--- start ---

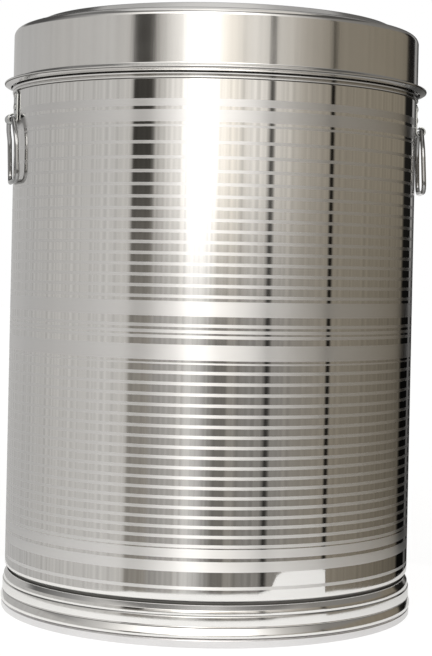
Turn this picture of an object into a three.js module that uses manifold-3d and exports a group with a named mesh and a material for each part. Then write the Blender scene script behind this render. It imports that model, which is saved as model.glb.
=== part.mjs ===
// Straight-sided stainless-steel milk can: a rolled drum body on a beaded base band,
// a deep cap lid with a hemmed rim, and two wire handles that swing in riveted clips.
// Millimetres, +Z up. The origin is the centre of the foot, on the surface the can stands on.
import * as THREE from 'three';
import { mergeVertices } from 'three/addons/utils/BufferGeometryUtils.js';
import Module from 'manifold-3d';

const wasm = await Module();
wasm.setup();

// Sheet metal
const SHEET = 0.8;
const GAP = 0.3;
const TURNS = 48;

// Body
const BODY_RADIUS = 150;
const SKIRT_RADIUS = 147;
const SKIRT_BOTTOM = 1.2;
const WALL_BOTTOM = 32;
const COLLAR_Z = 378.7;
const NECK_RADIUS = 149.4;
const NECK_BOTTOM = 384.2;
const MOUTH_CURL = { r: 147.2, z: 410, radius: 2.2 };
const FLOOR_Z = 14;

// Base band
const FOOT_INNER_RADIUS = 143;
const FOOT_RADIUS = 152.1;
const FOOT_WIRE = { r: 149.65, z: 2.35, radius: 1.2 };

// Lid
const LID_RADIUS = 151;
const LID_SHOULDER_Z = 420.5;
const LID_CORNER = 5.5;
const RIM_HEM = { r: 156.7, z: 386, radius: 1.1 };
const RIM_HEM_END = 152.6;
const PANEL_RADIUS = 127.5;
const PANEL_Z = 432;
const PANEL_SINK = 2.2;

// Handles: each clip stands at its own angle round the body, both a little to the front.
// The wires are set by hand. lean is how far the foot stands nearer to the wall than the top, wrap
// how far both legs are bent back round the wall, and skew how much further out the front leg of
// the left wire stands, with its rear leg as much further in.
const HANDLE_ANGLES = { left: 188, right: -8 };
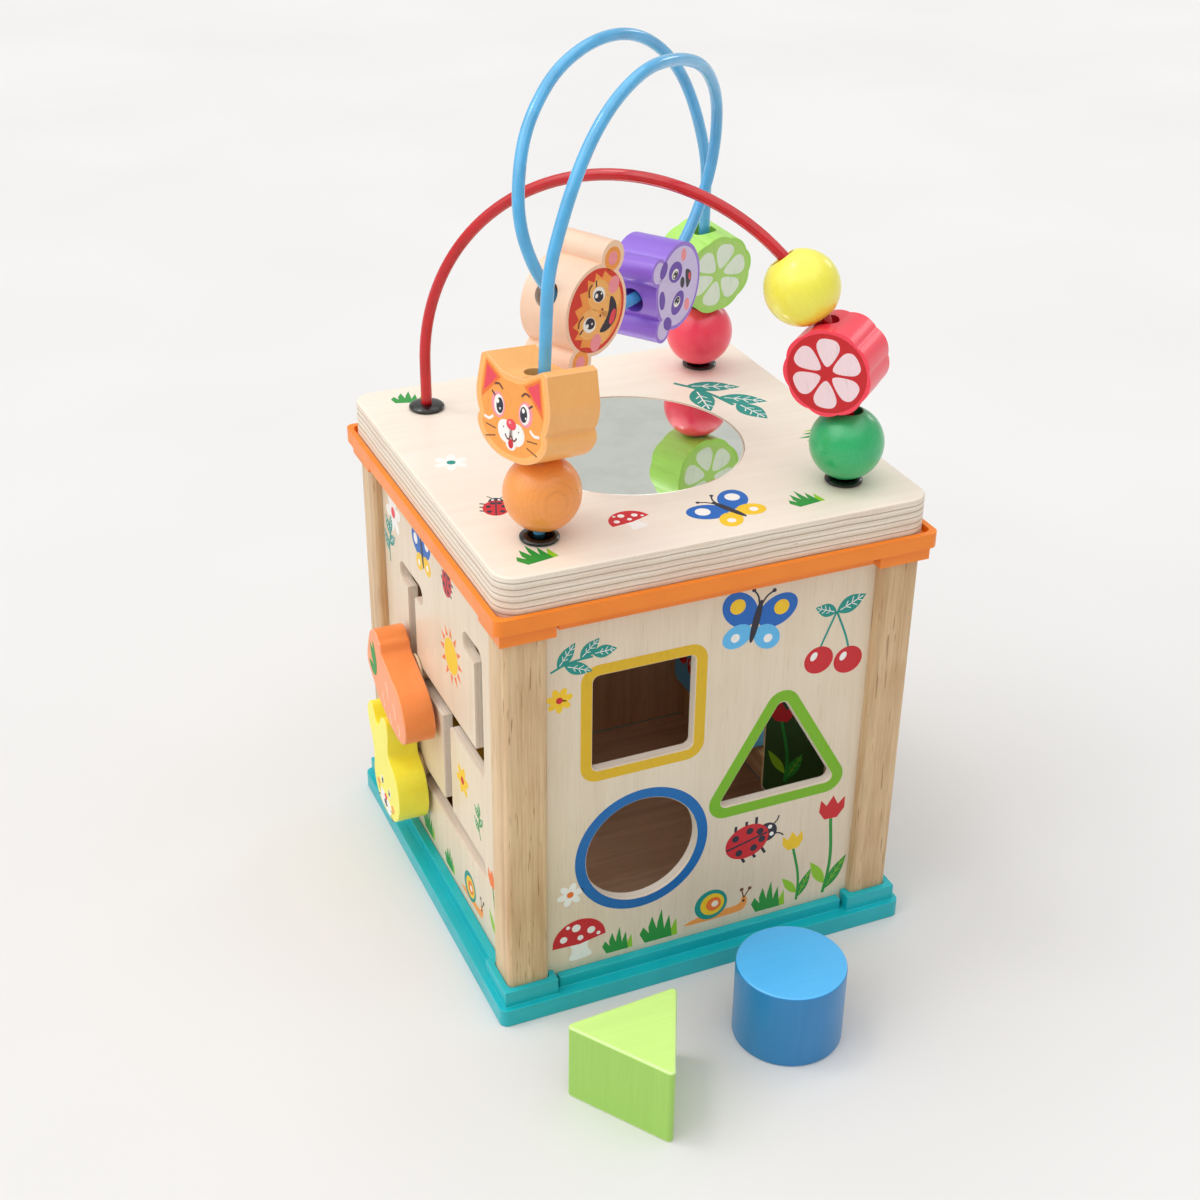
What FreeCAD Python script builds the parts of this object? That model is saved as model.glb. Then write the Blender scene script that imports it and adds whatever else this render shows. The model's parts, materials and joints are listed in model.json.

--- end ---

_Problem statement_
Reproduce the entries above exactly.

_Result_
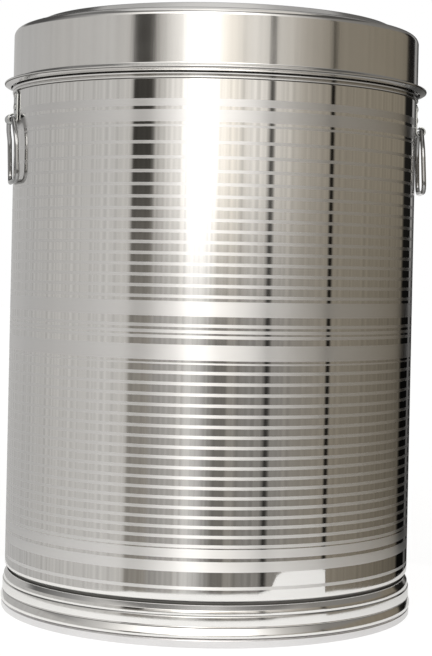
Turn this picture of an object into a three.js module that uses manifold-3d and exports a group with a named mesh and a material for each part. Then write the Blender scene script behind this render. It imports that model, which is saved as model.glb.
=== part.mjs ===
// Straight-sided stainless-steel milk can: a rolled drum body on a beaded base band,
// a deep cap lid with a hemmed rim, and two wire handles that swing in riveted clips.
// Millimetres, +Z up. The origin is the centre of the foot, on the surface the can stands on.
import * as THREE from 'three';
import { mergeVertices } from 'three/addons/utils/BufferGeometryUtils.js';
import Module from 'manifold-3d';

const wasm = await Module();
wasm.setup();

// Sheet metal
const SHEET = 0.8;
const GAP = 0.3;
const TURNS = 48;

// Body
const BODY_RADIUS = 150;
const SKIRT_RADIUS = 147;
const SKIRT_BOTTOM = 1.2;
const WALL_BOTTOM = 32;
const COLLAR_Z = 378.7;
const NECK_RADIUS = 149.4;
const NECK_BOTTOM = 384.2;
const MOUTH_CURL = { r: 147.2, z: 410, radius: 2.2 };
const FLOOR_Z = 14;

// Base band
const FOOT_INNER_RADIUS = 143;
const FOOT_RADIUS = 152.1;
const FOOT_WIRE = { r: 149.65, z: 2.35, radius: 1.2 };

// Lid
const LID_RADIUS = 151;
const LID_SHOULDER_Z = 420.5;
const LID_CORNER = 5.5;
const RIM_HEM = { r: 156.7, z: 386, radius: 1.1 };
const RIM_HEM_END = 152.6;
const PANEL_RADIUS = 127.5;
const PANEL_Z = 432;
const PANEL_SINK = 2.2;

// Handles: each clip stands at its own angle round the body, both a little to the front.
// The wires are set by hand. lean is how far the foot stands nearer to the wall than the top, wrap
// how far both legs are bent back round the wall, and skew how much further out the front leg of
// the left wire stands, with its rear leg as much further in.
const HANDLE_ANGLES = { left: 188, right: -8 };
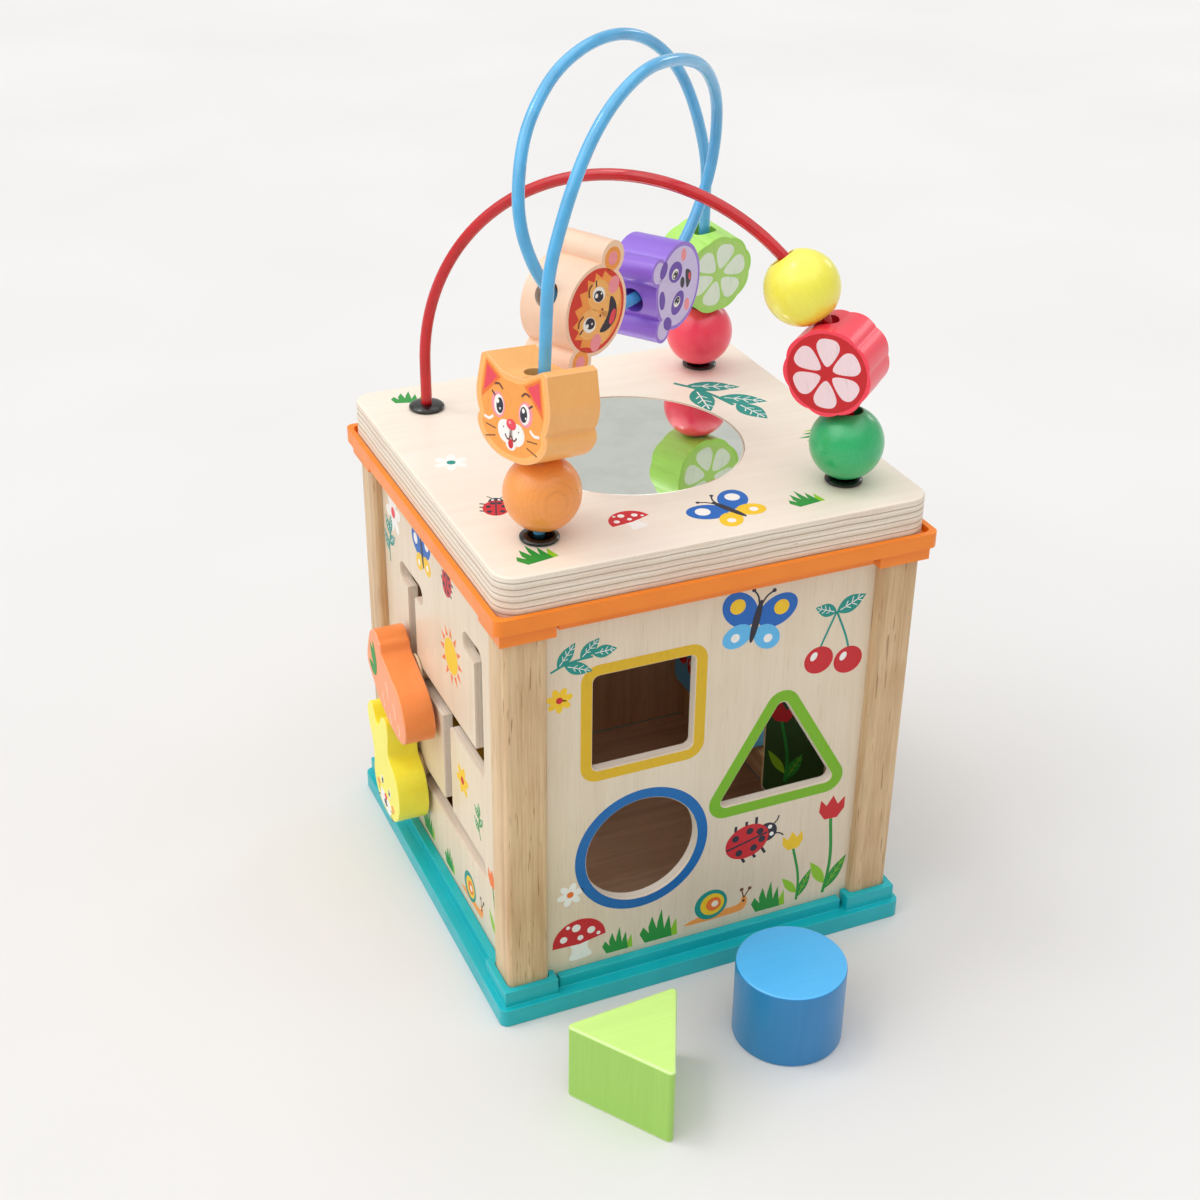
What FreeCAD Python script builds the parts of this object? That model is saved as model.glb. Then write the Blender scene script that imports it and adds whatever else this render shows. The model's parts, materials and joints are listed in model.json.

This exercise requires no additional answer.